Most people who feel disappointed by their reed diffuser bought a perfectly good product and put it in the wrong place. Placement shapes perceived scent throw more than reed count, more than oil concentration, and far more than the size of the bottle. This guide is about learning to read a room the way a perfumer does — understanding where air moves, where people walk, and where fragrance can quietly do its best work.
The SOSA Placement Rule: Why Position Beats Reed Count
This framework reframes a persistent buyer frustration: the sense that a diffuser "isn't strong enough." In most cases the bottle and the formula are fine. The problem is that the scent has nowhere to go — it's pooling around the bottle in a still air pocket, never reaching the nose. Move the diffuser to a passage-zone at the right height, and what felt weak suddenly feels present and effortless.
Think about how fragrance actually travels. A reed diffuser doesn't project — it diffuses. It releases scented molecules passively into the air immediately around the reeds. Those molecules need air movement to carry them into the room. The gentle, low-velocity currents created by people walking past a doorway, or by the natural convection of warm Indian air rising, are exactly the right speed to carry diffuser scent: slow enough to keep concentration in the breathing zone, fast enough to actually distribute it. This is why scent throw behaves so differently by position even when the product itself hasn't changed.

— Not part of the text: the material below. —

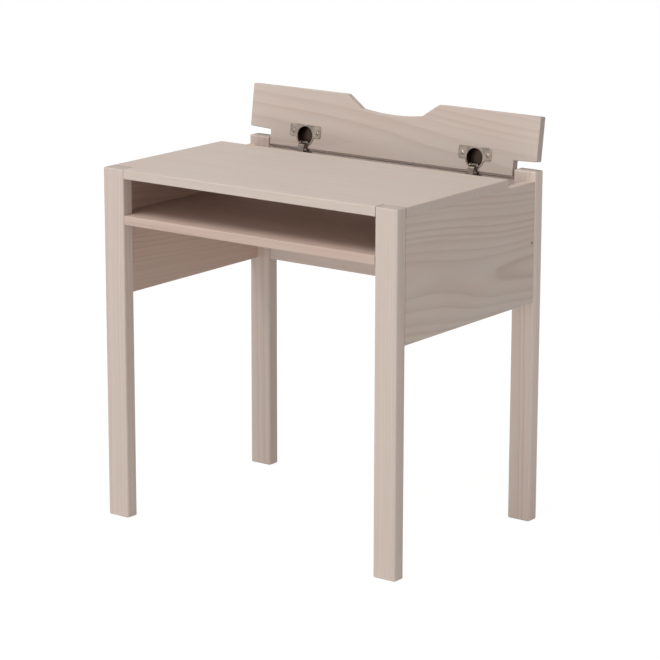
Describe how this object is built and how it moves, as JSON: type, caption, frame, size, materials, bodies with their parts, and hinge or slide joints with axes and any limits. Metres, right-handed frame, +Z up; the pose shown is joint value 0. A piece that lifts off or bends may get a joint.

By contrast, an AC vent or a ceiling fan creates high-velocity, directed airflow that dilutes the molecules so fast they're undetectable before reaching anyone. A dead corner — the space behind a sofa, inside a recessed shelf, tucked behind a door — creates stagnant air that simply saturates and stops moving. Both extremes kill throw. The sweet spot is passive gentle movement, and the best source of that in a typical Indian 2BHK is foot traffic: people moving through doorways, along corridors, between rooms.

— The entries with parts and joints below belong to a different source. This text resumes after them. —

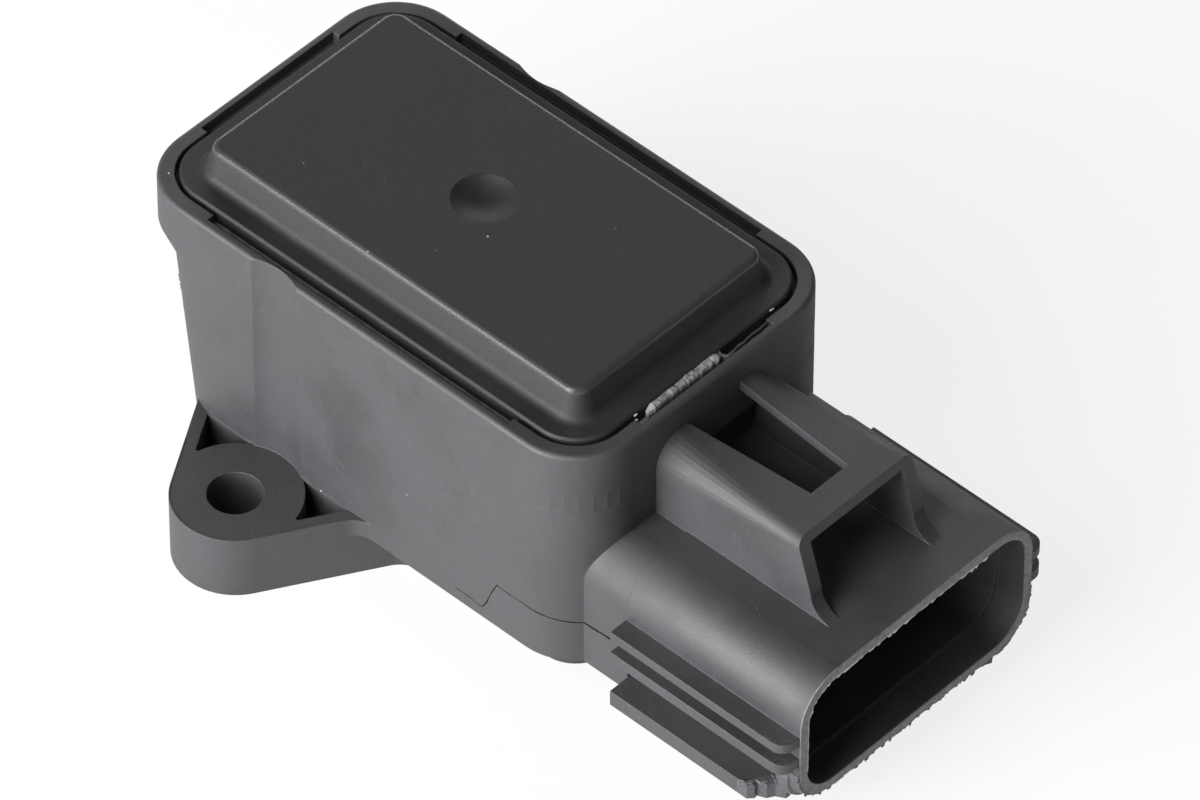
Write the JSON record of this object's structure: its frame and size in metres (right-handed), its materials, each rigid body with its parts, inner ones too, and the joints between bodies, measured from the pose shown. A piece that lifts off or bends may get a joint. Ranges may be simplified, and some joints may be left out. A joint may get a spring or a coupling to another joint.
{
  "type": "throttle position sensor",
  "caption": "Rotary throttle position sensor: a black moulded box with bolt ears, a raised cover, a side plug with a latch tower and a sprung rotor for the throttle's shaft.",
  "frame": {"origin": "on the rotor's axis, midway between the two bolt holes, in the plane of the mounting face", "axes": "+X along the plug, from the rotor's axis towards the plug's mouth; +Y across the body, from one bolt ear to the other; +Z from the mounting face up to the cover"},
  "size_m": [0.0827, 0.0594, 0.0354],
  "materials": {
    "housing_plastic": "moulded black, glass-filled, slight sheen",
    "cover_plastic": "moulded black, fine matte",
    "sealant": "cured grey adhesive",
    "board_laminate": "green solder mask",
    "track_ink": "printed carbon ink",
    "capacitor_ceramic": "tan ceramic",
    "resistor_body": "black film on ceramic",
    "carrier_plastic": "moulded black",
    "terminal_metal": "tin-plated brass",
    "rotor_plastic": "natural moulded",
    "contact_metal": "copper alloy sheet",
    "spring_steel": "drawn wire",
    "bush_metal": "sintered bronze",
    "washer_steel": "stamped",
    "ring_steel": "stamped, oiled",
    "seal_rubber": "black rubber",
    "o_ring_rubber": "black rubber"
  },
  "bodies": {
    "sensor_housing": {"housing": "housing_plastic", "cover": "cover_plastic", "sealant_bead": "sealant", "track_board": "board_laminate", "resistive_tracks": "track_ink", "chip_capacitors": "capacitor_ceramic", "chip_resistors": "resistor_body", "terminal_carrier": "carrier_plastic", "terminal_1": "terminal_metal", "terminal_2": "terminal_metal", "terminal_3": "terminal_metal", "terminal_4": "terminal_metal", "terminal_5": "terminal_metal", "terminal_6": "terminal_metal", "return_spring": "spring_steel", "rotor_bush": "bush_metal", "thrust_washer": "washer_steel", "shaft_seal": "seal_rubber", "flange_o_ring": "o_ring_rubber"},
    "rotor": {"rotor": "rotor_plastic", "wiper_a": "contact_metal", "wiper_b": "contact_metal", "retaining_ring": "ring_steel"}
  },
  "joints": [
    {"name": "rotor_turn", "type": "hinge", "parent": "sensor_housing", "child": "rotor", "pos_m": [0, 0, 0], "axis": [0, 0, 1], "range_deg": [0, 95], "stiffness_Nm_per_rad": 0.008, "springref_deg": -34.38, "deforming": ["return_spring"]}
  ]
}
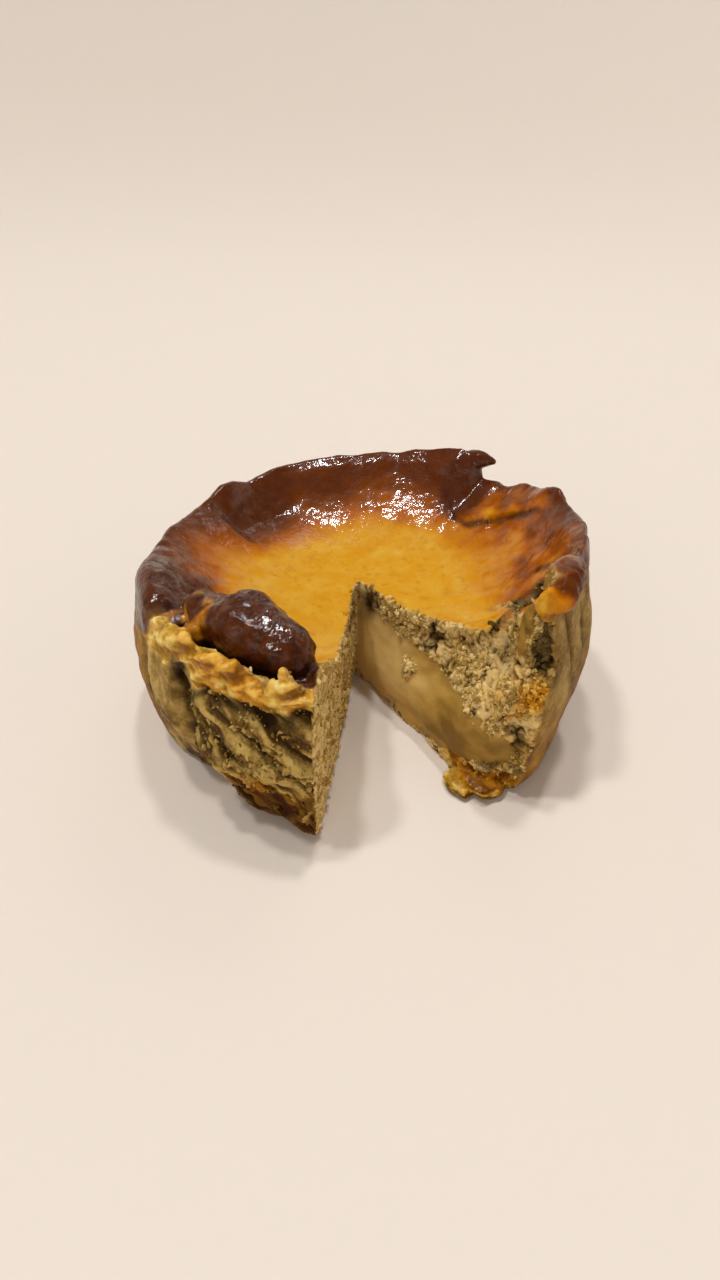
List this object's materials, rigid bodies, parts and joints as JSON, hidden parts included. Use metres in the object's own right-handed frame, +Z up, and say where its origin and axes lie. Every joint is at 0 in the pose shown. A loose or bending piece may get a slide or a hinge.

Airflow Zones and the Correct Height: The Physics That Matter
Height is the placement variable most owners overlook. It seems minor. It isn't.

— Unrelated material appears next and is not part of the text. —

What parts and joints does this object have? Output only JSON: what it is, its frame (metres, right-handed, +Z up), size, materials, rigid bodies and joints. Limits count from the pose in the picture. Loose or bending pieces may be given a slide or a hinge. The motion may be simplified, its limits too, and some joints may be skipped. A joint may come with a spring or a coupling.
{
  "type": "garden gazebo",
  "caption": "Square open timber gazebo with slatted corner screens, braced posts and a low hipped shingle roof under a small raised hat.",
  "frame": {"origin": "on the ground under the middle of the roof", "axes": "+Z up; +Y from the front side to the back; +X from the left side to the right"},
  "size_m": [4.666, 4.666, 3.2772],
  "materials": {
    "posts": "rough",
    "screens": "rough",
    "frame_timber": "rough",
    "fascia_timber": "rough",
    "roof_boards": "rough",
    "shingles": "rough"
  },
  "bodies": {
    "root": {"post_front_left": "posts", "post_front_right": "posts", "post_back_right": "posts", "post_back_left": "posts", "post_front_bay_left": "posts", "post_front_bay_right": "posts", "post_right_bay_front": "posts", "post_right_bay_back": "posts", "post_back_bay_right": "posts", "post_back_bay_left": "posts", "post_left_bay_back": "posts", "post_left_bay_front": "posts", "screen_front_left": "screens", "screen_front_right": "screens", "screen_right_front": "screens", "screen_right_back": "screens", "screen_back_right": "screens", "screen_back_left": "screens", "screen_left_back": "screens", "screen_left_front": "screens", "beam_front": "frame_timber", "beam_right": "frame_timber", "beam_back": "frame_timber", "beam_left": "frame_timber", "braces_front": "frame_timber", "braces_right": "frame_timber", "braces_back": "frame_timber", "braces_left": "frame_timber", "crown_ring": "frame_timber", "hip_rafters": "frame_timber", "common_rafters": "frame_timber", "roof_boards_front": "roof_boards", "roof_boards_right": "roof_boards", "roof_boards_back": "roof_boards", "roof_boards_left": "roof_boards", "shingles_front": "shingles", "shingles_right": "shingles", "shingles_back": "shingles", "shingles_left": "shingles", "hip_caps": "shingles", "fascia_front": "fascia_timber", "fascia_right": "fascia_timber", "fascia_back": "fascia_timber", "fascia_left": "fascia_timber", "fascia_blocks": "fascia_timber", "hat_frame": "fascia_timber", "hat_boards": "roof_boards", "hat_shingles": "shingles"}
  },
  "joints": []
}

At floor level — a low table, a bookshelf bottom shelf — scented air descends and pools near the ground, where it stays. It may smell strong if you kneel next to it, but it never reaches the zone where people breathe while standing or sitting. At ceiling height — the top of a tall wardrobe, a high shelf — the scent disperses into a dead-air layer near the ceiling that rarely mixes with lower room air in typical Indian rooms (especially with AC running, which stratifies air temperature layers). Both extremes waste the product.
The breathing zone is 90–130 cm off the floor. That's where people's noses are when standing (about 140–160 cm for most adults, but scented air disperses slightly below the nose level) and where they breathe when seated on a sofa or at a dining table. A console table, side table, dresser, or shelf in this height range puts the scent exactly where it needs to be. It also puts the diffuser at a height where gentle convection currents — warm air rising from the floor, slightly cooler AC air descending — create the crossflow that disperses the scent naturally.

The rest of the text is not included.